**Material for this task:**
++++
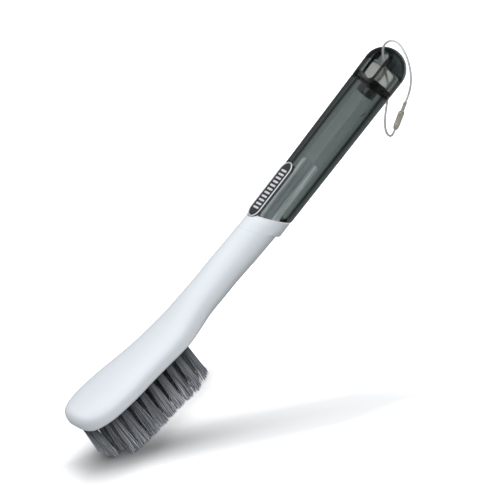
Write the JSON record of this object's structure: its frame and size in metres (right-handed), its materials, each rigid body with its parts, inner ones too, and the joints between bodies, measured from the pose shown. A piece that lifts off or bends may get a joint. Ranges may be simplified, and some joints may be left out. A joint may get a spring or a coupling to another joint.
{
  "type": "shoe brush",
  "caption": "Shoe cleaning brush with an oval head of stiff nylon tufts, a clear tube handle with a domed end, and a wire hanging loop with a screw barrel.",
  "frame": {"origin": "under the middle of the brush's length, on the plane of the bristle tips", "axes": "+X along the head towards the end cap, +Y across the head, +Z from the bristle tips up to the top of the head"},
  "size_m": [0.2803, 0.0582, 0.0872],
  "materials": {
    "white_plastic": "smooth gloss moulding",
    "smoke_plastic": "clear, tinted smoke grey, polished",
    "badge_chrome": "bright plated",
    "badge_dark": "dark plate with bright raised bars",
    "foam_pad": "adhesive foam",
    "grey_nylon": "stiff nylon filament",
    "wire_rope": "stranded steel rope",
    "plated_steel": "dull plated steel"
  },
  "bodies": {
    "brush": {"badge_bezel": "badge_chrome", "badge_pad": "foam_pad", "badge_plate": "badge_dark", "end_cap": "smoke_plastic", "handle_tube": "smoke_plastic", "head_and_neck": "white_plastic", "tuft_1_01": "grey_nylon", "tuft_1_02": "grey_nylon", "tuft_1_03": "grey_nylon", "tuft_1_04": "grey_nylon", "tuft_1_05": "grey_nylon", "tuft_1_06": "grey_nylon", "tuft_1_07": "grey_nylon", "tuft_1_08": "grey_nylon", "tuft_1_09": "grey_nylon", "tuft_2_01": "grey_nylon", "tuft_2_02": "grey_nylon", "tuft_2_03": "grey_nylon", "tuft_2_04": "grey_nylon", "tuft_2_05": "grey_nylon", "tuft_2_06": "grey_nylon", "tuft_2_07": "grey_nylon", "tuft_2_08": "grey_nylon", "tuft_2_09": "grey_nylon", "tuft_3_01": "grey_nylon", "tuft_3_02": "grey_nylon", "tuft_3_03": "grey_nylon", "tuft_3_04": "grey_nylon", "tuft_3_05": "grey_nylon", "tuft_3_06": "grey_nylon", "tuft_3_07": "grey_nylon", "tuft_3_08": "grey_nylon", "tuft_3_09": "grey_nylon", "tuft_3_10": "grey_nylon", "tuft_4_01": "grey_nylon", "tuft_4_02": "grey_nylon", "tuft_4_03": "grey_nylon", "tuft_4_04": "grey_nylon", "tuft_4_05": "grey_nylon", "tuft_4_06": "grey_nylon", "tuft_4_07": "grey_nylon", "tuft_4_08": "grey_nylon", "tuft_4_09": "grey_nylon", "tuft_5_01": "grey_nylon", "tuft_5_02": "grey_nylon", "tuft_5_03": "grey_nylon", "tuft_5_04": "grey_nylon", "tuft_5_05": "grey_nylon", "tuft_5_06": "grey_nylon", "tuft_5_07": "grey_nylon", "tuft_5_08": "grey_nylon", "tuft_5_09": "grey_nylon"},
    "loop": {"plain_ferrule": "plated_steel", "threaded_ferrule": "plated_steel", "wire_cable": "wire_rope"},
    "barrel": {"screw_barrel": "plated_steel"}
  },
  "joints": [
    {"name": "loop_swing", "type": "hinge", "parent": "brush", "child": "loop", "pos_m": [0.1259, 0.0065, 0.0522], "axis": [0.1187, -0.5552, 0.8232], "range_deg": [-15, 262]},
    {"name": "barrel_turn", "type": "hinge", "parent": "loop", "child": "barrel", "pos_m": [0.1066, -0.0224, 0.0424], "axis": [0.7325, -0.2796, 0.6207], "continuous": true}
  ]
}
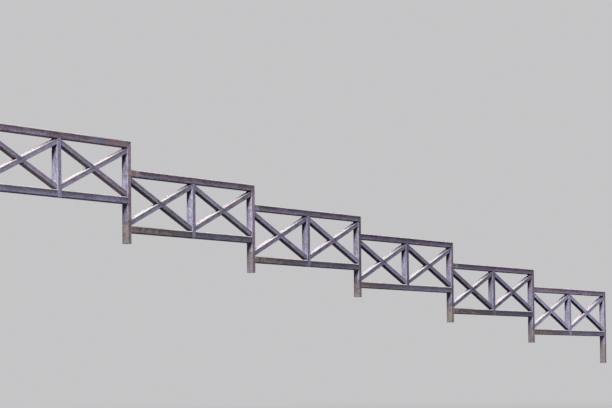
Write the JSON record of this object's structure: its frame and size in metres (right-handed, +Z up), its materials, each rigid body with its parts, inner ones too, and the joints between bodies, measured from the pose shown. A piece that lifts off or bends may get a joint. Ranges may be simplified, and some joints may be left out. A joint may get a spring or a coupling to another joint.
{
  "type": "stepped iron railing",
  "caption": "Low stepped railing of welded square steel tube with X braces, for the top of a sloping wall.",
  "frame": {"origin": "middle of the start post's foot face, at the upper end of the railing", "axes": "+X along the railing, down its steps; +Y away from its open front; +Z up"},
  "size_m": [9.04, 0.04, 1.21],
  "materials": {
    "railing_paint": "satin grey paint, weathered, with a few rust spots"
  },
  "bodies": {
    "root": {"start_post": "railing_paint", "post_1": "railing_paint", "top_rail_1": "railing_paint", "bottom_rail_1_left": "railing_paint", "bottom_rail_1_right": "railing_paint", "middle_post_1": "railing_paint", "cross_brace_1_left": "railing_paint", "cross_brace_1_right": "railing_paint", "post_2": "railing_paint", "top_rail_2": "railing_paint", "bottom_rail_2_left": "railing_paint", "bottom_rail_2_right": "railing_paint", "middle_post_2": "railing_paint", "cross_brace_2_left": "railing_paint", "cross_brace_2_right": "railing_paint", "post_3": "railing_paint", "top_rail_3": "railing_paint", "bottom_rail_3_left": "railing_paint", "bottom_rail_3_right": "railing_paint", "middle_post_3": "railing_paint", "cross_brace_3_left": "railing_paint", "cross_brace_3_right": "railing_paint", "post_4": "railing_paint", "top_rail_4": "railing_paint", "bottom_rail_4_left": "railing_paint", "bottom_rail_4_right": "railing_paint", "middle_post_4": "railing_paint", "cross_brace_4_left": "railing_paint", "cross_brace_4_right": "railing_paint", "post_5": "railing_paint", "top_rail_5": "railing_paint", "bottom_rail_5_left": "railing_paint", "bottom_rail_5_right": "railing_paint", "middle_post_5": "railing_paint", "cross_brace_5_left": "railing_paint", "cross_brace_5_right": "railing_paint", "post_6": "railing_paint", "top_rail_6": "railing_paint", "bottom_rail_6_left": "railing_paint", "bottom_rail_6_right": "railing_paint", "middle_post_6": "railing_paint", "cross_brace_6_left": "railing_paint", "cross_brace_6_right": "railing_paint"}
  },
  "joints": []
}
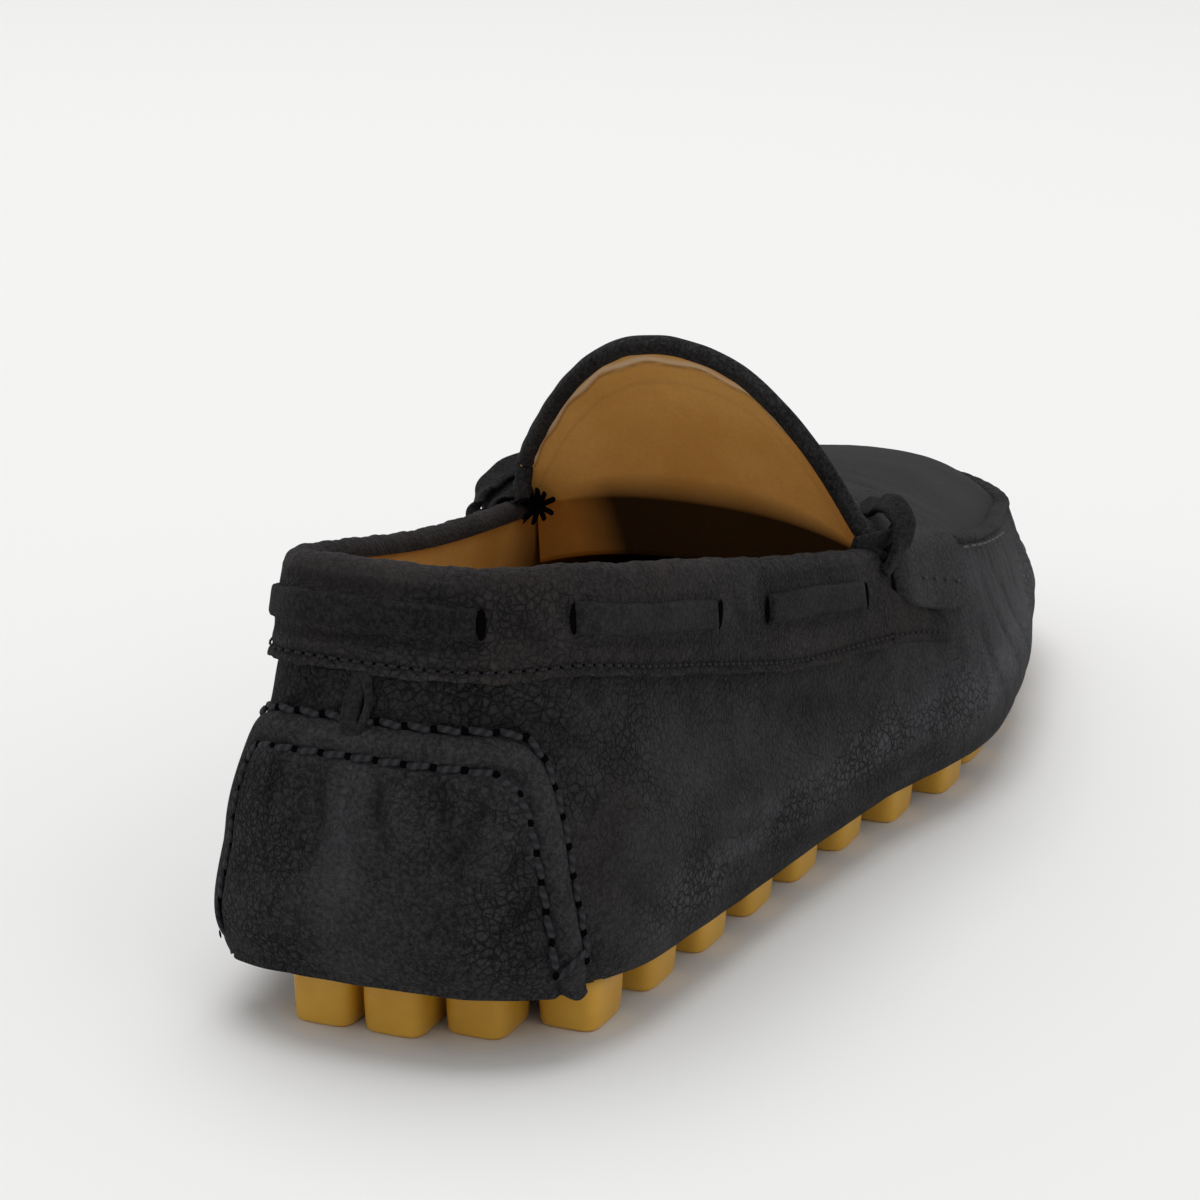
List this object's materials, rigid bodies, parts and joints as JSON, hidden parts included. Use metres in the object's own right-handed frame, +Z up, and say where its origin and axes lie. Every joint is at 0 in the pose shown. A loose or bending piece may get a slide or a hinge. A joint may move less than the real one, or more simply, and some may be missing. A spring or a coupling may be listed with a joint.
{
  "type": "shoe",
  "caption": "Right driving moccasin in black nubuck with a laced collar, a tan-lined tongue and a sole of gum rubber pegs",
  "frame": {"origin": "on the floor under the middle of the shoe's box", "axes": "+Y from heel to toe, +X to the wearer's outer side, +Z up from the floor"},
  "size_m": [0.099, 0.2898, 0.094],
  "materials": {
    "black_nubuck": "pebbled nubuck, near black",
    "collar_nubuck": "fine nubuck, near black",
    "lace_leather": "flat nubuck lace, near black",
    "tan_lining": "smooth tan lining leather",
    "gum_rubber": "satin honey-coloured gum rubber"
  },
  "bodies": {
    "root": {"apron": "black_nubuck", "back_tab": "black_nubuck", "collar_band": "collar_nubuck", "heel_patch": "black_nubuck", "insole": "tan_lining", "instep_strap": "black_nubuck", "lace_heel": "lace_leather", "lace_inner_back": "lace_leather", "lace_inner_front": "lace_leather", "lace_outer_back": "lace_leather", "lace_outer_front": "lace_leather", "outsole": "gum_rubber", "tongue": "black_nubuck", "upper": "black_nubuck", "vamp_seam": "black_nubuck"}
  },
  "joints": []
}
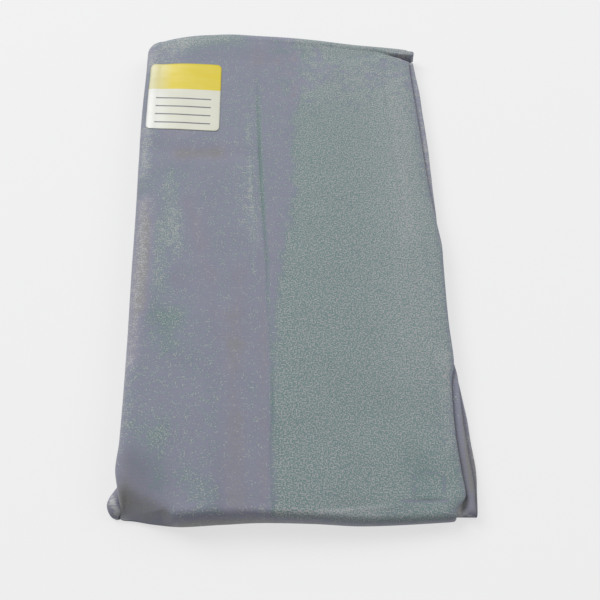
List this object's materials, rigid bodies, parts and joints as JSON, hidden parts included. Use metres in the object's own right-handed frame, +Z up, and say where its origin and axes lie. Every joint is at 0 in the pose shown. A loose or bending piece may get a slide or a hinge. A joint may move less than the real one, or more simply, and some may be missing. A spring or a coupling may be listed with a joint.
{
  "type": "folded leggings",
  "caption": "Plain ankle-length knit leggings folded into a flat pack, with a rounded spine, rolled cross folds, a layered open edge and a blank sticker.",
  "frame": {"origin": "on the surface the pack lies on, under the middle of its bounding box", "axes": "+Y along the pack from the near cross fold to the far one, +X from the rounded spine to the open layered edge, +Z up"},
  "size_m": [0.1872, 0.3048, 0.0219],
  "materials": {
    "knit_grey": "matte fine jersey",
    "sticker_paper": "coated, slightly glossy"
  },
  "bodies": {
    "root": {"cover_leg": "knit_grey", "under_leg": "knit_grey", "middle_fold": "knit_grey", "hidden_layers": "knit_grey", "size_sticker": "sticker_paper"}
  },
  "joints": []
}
++++
**Problem:** Copy out each line of the data where the string "rigid" appears.

**Complete answer:**
Write the JSON record of this object's structure: its frame and size in metres (right-handed), its materials, each rigid body with its parts, inner ones too, and the joints between bodies, measured from the pose shown. A piece that lifts off or bends may get a joint. Ranges may be simplified, and some joints may be left out. A joint may get a spring or a coupling to another joint.
Write the JSON record of this object's structure: its frame and size in metres (right-handed, +Z up), its materials, each rigid body with its parts, inner ones too, and the joints between bodies, measured from the pose shown. A piece that lifts off or bends may get a joint. Ranges may be simplified, and some joints may be left out. A joint may get a spring or a coupling to another joint.
List this object's materials, rigid bodies, parts and joints as JSON, hidden parts included. Use metres in the object's own right-handed frame, +Z up, and say where its origin and axes lie. Every joint is at 0 in the pose shown. A loose or bending piece may get a slide or a hinge. A joint may move less than the real one, or more simply, and some may be missing. A spring or a coupling may be listed with a joint.
List this object's materials, rigid bodies, parts and joints as JSON, hidden parts included. Use metres in the object's own right-handed frame, +Z up, and say where its origin and axes lie. Every joint is at 0 in the pose shown. A loose or bending piece may get a slide or a hinge. A joint may move less than the real one, or more simply, and some may be missing. A spring or a coupling may be listed with a joint.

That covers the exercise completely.